Build upon data engineer expertise by incorporating machine learning to build a web app train a predictive model that can effectively analyze the price of a given bike based on specifications to assess whether the quoted price is fair, bargain, steal, or overpriced.
- Used web scraping to collect dataset of bikes, price, and specifications
- Transform scraped data from multiple web sites into standardized and consistent structure and load into postgres database.
- Exploratory data analysis for additional insights and assess whether additional data cleaning is needed for preprocessing for machine learning tasks.
- Interested in determining whether my preconceived ideas of pertinent specifications aligns to model’s notion of feature importance
- Employ scikit-learn, keras, and tensorflow for model building, including train, validation, and test sampling splits, defining preprocessing pipeline, models evaluations, and then cross-validation for fine-tuning hyperparameters for selected viable models.

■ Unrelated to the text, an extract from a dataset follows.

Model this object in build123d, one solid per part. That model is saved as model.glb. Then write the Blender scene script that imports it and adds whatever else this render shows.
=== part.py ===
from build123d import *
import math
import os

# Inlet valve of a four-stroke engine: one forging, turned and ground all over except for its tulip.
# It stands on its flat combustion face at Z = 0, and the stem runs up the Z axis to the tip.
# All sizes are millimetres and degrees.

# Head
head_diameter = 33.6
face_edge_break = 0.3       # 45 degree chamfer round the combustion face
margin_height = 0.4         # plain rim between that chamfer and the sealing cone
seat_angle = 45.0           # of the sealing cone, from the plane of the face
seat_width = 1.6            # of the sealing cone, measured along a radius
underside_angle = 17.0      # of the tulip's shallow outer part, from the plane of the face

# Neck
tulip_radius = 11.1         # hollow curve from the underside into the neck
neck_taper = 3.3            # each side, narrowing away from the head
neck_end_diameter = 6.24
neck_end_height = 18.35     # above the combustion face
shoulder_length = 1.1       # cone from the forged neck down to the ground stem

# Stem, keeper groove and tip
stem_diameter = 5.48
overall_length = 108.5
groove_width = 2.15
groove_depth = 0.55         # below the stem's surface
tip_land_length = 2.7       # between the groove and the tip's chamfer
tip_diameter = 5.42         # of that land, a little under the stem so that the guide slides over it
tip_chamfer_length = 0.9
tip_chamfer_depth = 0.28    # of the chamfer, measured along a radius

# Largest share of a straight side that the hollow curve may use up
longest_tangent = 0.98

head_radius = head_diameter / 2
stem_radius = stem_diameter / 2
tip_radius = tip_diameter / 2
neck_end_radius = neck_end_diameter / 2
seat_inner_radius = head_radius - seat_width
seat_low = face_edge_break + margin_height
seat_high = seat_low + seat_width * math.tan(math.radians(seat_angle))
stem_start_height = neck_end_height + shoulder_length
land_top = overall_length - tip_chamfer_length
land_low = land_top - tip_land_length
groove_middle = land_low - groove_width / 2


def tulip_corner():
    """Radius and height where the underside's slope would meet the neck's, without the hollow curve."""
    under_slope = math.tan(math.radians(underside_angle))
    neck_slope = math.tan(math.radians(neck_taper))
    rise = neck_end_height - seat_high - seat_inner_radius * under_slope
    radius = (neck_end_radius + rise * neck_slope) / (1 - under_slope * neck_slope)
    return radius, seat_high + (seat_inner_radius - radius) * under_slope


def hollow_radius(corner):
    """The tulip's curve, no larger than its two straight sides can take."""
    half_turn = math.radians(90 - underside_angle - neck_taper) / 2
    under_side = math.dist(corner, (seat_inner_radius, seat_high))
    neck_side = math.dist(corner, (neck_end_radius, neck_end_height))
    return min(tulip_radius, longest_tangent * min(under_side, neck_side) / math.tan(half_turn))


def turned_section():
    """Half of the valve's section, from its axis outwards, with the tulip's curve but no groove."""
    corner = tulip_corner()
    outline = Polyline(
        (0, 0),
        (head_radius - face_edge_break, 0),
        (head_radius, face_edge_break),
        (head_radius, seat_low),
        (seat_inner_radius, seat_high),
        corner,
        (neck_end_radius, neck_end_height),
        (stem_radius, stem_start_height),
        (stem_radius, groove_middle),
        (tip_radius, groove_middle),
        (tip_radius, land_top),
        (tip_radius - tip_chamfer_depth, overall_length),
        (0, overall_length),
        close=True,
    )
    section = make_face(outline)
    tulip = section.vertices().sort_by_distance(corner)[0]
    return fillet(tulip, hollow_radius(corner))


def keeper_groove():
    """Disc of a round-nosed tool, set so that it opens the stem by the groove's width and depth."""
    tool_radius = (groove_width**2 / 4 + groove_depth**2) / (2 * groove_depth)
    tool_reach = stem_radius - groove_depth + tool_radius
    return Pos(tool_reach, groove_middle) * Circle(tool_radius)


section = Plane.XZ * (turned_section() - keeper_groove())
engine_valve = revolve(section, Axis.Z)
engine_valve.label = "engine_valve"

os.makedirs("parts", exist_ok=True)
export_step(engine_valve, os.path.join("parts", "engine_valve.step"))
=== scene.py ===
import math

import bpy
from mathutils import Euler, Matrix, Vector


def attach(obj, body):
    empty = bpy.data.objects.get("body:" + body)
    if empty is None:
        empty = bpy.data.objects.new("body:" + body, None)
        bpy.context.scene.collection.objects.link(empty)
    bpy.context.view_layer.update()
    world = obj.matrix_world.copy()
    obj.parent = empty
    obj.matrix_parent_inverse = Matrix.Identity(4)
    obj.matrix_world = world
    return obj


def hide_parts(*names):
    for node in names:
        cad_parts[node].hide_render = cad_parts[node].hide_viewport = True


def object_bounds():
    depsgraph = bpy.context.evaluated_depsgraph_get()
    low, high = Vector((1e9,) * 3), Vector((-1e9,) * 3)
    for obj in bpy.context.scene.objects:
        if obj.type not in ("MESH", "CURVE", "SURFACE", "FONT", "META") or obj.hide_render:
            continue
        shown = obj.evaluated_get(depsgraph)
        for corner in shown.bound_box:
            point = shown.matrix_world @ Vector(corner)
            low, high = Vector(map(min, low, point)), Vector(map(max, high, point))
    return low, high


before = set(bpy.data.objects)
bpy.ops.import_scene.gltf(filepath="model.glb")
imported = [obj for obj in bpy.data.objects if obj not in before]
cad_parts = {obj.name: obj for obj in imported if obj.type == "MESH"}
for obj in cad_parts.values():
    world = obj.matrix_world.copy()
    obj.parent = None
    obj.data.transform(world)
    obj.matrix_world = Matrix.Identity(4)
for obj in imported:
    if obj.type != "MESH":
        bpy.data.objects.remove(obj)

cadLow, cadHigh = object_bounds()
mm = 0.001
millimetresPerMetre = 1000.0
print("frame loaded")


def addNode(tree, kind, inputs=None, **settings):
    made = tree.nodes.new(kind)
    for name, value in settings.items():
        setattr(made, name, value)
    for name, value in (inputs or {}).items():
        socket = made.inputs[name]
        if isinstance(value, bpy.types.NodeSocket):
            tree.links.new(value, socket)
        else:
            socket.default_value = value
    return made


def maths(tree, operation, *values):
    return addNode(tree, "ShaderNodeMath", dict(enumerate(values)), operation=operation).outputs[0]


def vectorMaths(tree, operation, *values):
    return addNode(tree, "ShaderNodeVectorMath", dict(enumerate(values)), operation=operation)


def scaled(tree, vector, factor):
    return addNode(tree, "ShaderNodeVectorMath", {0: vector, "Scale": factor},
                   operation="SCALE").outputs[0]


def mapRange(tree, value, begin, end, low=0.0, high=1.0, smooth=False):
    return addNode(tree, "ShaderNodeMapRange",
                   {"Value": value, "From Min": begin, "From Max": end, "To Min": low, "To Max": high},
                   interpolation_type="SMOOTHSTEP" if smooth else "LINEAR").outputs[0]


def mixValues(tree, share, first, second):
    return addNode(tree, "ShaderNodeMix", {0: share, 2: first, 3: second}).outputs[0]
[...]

- Deploy web app that utilizes trained model to provide quantitative analysis of user provide bike specification along with confidence of assessment.
- Time permitting: Setup automated system for continuously updating and expanding dateset to improve model result or factor in pricing due seasonal price changes.
After some preliminary data munging and then EDA idenfitified some data integrity issues and need for more data. Need to review data collection and transformation process to collect more data and also ensure all data is scraped correctly and exclude useless data.